Nash equilibrium
From Conservapedia
The Nash equilibrium is the set of decisions by multiple rivals by which they maximize their individual self interests in a like-minded manner. The solution is different from when someone maximizes his self-interest in the hope that similarly situated participants act differently. The Nash equilibrium assumes that all similarly situated participants act in a similar manner.
The "equilibrium" is the set of decisions such that no individual participant, acting alone, can gain anything by altering his decision. If he were able to improve his position, then he would, thereby disqualifying that set of decisions as the "equilibrium". This is similar to a chemical equilibrium or a steady-state solution in physics, whereby each individual maximizes his own gain based on similar actions by similarly situated participants.

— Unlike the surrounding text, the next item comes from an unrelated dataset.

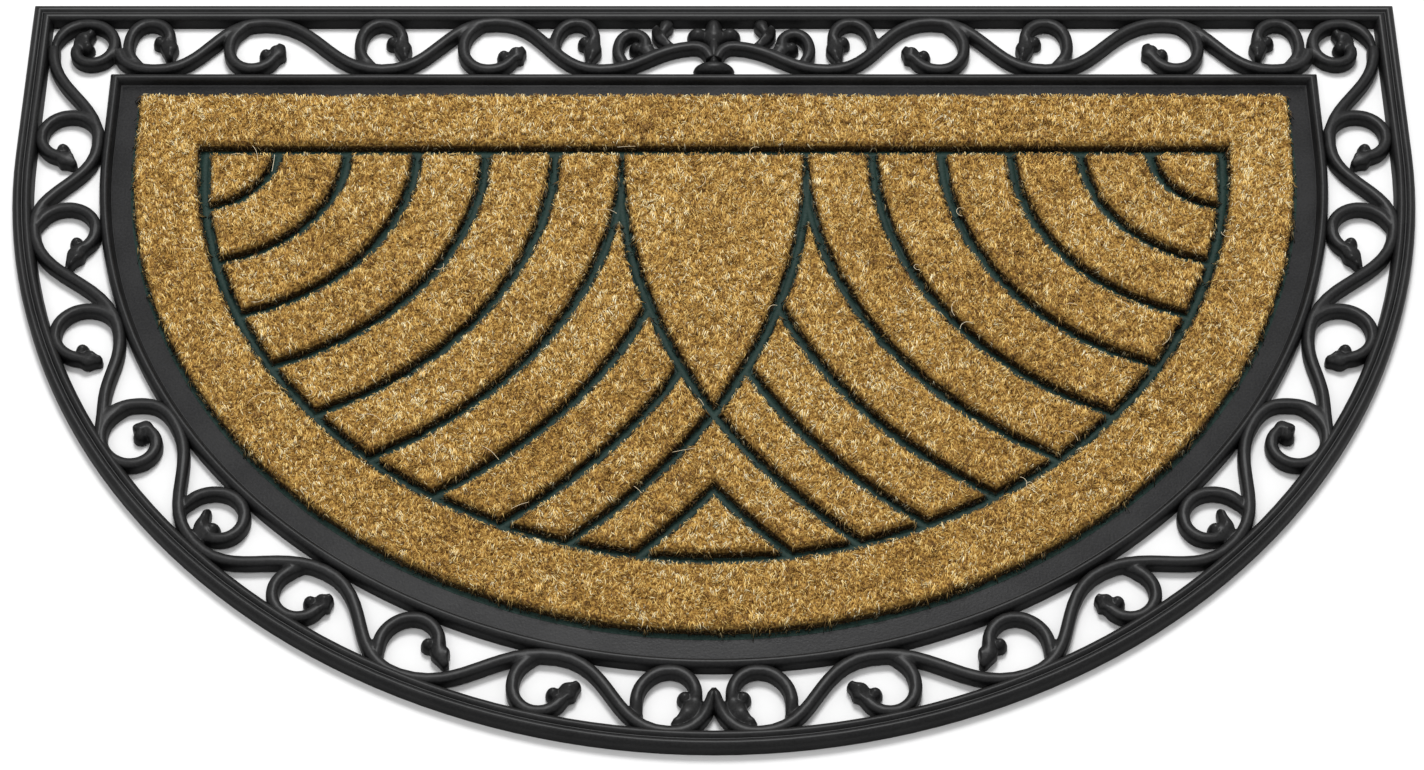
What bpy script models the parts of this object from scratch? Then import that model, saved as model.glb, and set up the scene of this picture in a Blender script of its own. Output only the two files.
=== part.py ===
"""A half round doormat: one moulded rubber base with an open scroll border, and 22 panels of coir pile.

Metres, +Z up. X runs along the straight edge, +Y points to that edge and -Y to the round one.
The origin is under the middle of the mat, on the floor. The tables give millimetres, with x
from the middle line and y measured from the straight edge towards the round one.
"""

from functools import partial
from math import atan2, cos, hypot, pi, radians, sin

import bmesh
import bpy

MM = 0.001

# The mat's outline: a straight edge, two short straight sides and a half ellipse
MAT_WIDTH = 762.0
MAT_DEPTH = 470.0
SIDE_END = 104.0  # where the straight sides turn into the half ellipse
BORDER = 46.8  # from the outer edge to the rail, along the sides
BORDER_TOP = 48.0
BORDER_BOTTOM = 45.5

# Heights above the floor
RIM_HEIGHT = 9.2
RAIL_HEIGHT = 8.6
ROD_HEIGHT = 8.4
ROD_LIFT = 0.3
TRAY_HEIGHT = 4.5
PILE_BASE = 4.8
PILE_HEIGHT = 14.5

# The scroll rods, and the outline's share and height at each level of a boss
ROD_FOOT = 6.6
ROD_CROWN = 3.6
BOSS_SHAPE = ((1.0, ROD_LIFT), (1.0, 3.6), (0.6, ROD_HEIGHT + 0.4))

# The coir field and the grooves in it
COIR_HALF_WIDTH = 316.0
COIR_TOP = 65.5
COIR_BOTTOM = 405.5
FIELD_HALF_WIDTH = 277.5
FIELD_TOP = 103.7
FIELD_BOTTOM = 363.0
GROOVE = 5.0
PILE_ROUNDING = 2.6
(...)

The Nash equilibrium is named after John Nash, a mathematician. It is a topic in game theory, and its significance was recognized by award of the Nobel Prize in Economics.
The Nash equilibrium is a modification to the strict self-interest predicted by Adam Smith, because the Nash equilibrium takes into account the influence of competitors' decisions on the primary decision-maker.
Application
The Nash equilibrium is used to describe situations when several people or companies have benefits that depend on the decisions of rival. The Nash equilibrium predicts the choices those people or companies will make to maximize their individual benefits.
In economics, the Nash equilibrium describes pricing decisions by an oligopoly. The set of selling prices will be such that no seller can benefit by changing his price while the other sellers keep their prices unchanged. If the cost structures are the same for each seller in an oligopoly, then the Nash equilibrium is where the price equals the marginal cost, or P=MC.
Nash equilibrium and intuition
There are cases in which the Nash equilibrium is a counter-intuitive outcome (and where the intuitive outcome is not a Nash equilibrium). The reason for this is the assumption that a participant assumes that nobody except for him will potentially change strategies.
One notable example is the prisoner's dilemma, in which the Nash equilibrium is a sub-optimal (non-Pareto optimal) result that could be improved if both participants cooperated and changed their decisions (by neither confessing to the crime). But left on his own, no single participant would change his decision because he would be individually worse off for doing so.
Observe that in situations where the Nash equilibrium fails to attain the most efficient outcome for the individual participants, it does deliver the most benefits to the customer (in the case of an oligopoly) or to the prosecutor (in the case of the prisoner's dilemma).